- [Material]
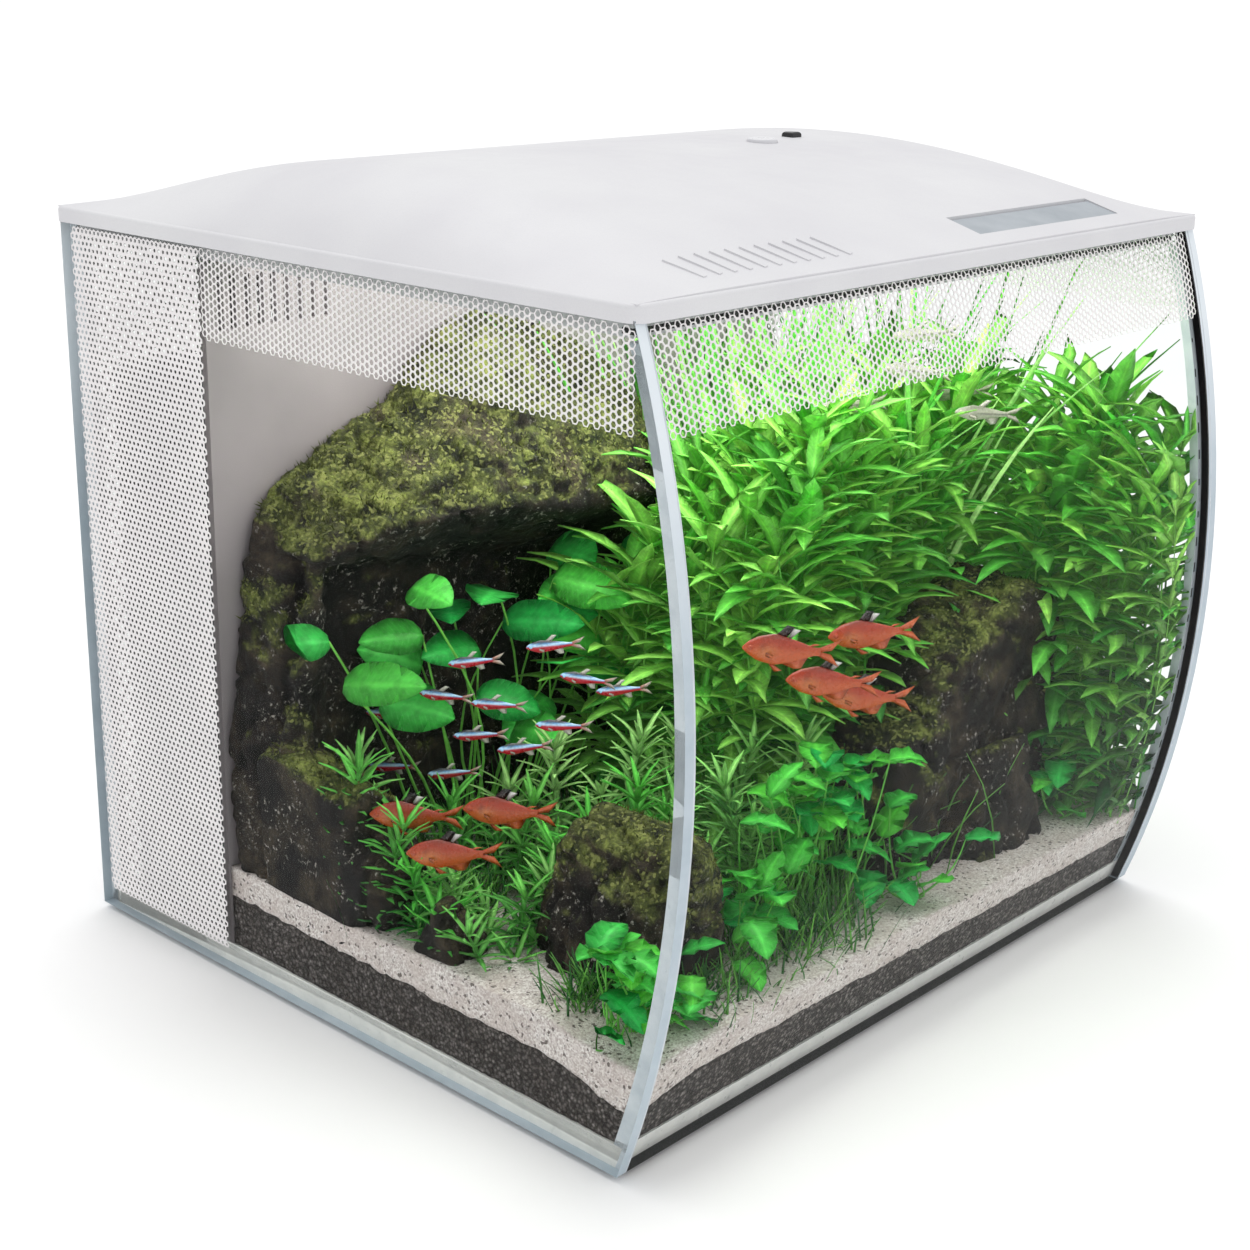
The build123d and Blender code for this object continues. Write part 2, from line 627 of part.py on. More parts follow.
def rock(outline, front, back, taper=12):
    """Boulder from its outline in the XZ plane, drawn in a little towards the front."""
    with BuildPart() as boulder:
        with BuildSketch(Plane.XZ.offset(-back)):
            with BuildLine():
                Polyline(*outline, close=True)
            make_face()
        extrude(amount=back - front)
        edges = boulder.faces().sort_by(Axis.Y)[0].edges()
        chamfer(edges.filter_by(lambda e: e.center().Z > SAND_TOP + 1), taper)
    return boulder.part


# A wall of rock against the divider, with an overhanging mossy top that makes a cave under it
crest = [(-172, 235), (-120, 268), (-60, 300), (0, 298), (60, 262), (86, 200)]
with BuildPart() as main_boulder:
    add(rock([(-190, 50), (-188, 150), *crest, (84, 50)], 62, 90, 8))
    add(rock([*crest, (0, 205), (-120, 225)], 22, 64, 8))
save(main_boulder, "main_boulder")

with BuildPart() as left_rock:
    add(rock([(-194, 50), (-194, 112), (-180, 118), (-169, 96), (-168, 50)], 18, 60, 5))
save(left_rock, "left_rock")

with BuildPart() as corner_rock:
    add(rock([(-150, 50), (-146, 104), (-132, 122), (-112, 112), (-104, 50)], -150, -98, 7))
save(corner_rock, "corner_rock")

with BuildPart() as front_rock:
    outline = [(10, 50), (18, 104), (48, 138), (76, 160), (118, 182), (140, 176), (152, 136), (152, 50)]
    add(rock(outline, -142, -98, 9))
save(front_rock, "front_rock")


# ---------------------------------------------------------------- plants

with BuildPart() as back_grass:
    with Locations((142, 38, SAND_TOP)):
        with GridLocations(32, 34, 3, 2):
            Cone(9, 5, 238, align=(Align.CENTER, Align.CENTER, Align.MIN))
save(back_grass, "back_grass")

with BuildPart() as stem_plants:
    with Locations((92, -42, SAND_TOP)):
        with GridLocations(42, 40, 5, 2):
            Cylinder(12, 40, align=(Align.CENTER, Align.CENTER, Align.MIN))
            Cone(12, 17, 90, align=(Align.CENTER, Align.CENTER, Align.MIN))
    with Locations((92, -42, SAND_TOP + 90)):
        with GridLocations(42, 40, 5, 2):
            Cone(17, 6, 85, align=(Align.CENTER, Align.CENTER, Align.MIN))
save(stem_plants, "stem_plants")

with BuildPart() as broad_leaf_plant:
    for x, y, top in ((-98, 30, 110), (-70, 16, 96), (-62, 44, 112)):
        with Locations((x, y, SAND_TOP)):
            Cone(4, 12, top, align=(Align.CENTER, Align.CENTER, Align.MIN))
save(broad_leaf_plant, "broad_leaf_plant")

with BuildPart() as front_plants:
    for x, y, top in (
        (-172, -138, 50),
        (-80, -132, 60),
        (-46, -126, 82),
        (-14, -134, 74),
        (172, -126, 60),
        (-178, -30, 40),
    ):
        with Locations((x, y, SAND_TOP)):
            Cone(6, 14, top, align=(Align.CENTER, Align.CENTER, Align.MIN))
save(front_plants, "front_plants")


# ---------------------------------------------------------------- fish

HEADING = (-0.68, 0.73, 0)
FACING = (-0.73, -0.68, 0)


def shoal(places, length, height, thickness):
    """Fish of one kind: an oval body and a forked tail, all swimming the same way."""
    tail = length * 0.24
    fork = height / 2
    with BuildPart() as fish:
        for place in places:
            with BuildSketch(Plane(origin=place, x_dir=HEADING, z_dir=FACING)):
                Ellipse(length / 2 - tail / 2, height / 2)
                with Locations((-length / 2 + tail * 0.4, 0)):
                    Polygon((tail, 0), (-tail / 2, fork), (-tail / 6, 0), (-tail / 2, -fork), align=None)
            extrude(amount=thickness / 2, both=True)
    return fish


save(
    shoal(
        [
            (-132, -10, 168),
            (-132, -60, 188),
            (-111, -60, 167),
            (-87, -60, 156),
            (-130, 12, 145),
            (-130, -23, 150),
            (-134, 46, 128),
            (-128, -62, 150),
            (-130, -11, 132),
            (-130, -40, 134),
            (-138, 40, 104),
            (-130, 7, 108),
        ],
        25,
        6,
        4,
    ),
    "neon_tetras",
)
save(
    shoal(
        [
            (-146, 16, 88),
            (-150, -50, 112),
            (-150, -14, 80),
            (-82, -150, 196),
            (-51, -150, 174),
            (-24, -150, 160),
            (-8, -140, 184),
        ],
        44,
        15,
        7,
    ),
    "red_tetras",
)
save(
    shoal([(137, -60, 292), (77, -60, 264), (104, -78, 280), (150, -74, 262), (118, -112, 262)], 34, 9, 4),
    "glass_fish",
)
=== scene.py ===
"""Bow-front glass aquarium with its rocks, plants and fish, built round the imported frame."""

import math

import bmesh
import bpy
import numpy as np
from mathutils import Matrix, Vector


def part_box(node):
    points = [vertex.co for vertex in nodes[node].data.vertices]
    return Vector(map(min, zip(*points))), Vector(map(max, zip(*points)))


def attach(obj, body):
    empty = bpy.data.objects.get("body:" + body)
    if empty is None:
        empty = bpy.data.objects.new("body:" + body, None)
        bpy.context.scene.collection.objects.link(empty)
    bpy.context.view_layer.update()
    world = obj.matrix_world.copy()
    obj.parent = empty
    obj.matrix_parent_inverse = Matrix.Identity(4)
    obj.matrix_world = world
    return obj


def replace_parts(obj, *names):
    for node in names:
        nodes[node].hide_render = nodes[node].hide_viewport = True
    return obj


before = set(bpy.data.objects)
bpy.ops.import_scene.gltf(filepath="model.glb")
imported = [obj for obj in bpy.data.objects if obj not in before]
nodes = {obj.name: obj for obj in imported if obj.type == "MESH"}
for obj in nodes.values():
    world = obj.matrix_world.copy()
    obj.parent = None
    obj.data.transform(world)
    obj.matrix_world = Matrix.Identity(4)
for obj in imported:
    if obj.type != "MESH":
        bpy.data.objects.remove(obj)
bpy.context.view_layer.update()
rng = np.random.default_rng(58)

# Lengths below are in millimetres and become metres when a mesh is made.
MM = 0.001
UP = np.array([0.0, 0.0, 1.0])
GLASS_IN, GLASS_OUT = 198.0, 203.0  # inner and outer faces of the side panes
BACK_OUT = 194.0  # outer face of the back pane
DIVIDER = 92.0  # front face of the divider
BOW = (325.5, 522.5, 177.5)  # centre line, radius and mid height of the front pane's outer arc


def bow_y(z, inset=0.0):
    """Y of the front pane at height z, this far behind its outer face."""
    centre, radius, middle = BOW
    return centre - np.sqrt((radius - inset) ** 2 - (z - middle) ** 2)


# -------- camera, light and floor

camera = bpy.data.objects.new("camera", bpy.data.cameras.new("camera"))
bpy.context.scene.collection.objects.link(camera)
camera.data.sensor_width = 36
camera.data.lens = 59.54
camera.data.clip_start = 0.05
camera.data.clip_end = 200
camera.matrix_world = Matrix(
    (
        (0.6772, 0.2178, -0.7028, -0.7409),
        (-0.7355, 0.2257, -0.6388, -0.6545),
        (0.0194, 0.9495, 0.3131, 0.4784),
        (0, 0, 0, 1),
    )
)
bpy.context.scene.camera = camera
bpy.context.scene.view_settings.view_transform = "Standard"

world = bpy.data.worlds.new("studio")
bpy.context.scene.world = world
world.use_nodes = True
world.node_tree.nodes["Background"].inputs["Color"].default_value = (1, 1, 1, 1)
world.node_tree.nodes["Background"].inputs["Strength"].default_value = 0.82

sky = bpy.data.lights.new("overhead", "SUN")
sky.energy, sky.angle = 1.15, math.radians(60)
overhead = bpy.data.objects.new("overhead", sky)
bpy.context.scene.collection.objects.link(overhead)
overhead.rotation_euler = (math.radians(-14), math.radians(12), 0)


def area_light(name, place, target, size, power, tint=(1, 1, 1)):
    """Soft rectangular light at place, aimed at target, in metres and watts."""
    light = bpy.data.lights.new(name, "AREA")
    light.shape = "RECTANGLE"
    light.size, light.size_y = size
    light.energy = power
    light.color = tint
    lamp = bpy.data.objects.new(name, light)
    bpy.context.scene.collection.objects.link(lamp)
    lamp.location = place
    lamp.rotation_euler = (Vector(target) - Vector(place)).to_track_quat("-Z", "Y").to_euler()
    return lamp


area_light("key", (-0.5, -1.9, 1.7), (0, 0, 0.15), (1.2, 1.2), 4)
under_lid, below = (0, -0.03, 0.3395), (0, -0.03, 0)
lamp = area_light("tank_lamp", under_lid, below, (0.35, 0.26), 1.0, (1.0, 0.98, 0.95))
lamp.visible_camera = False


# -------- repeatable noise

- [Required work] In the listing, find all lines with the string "body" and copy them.

- [Written answer]
    """Fish of one kind: an oval body and a forked tail, all swimming the same way."""
def attach(obj, body):
    empty = bpy.data.objects.get("body:" + body)
        empty = bpy.data.objects.new("body:" + body, None)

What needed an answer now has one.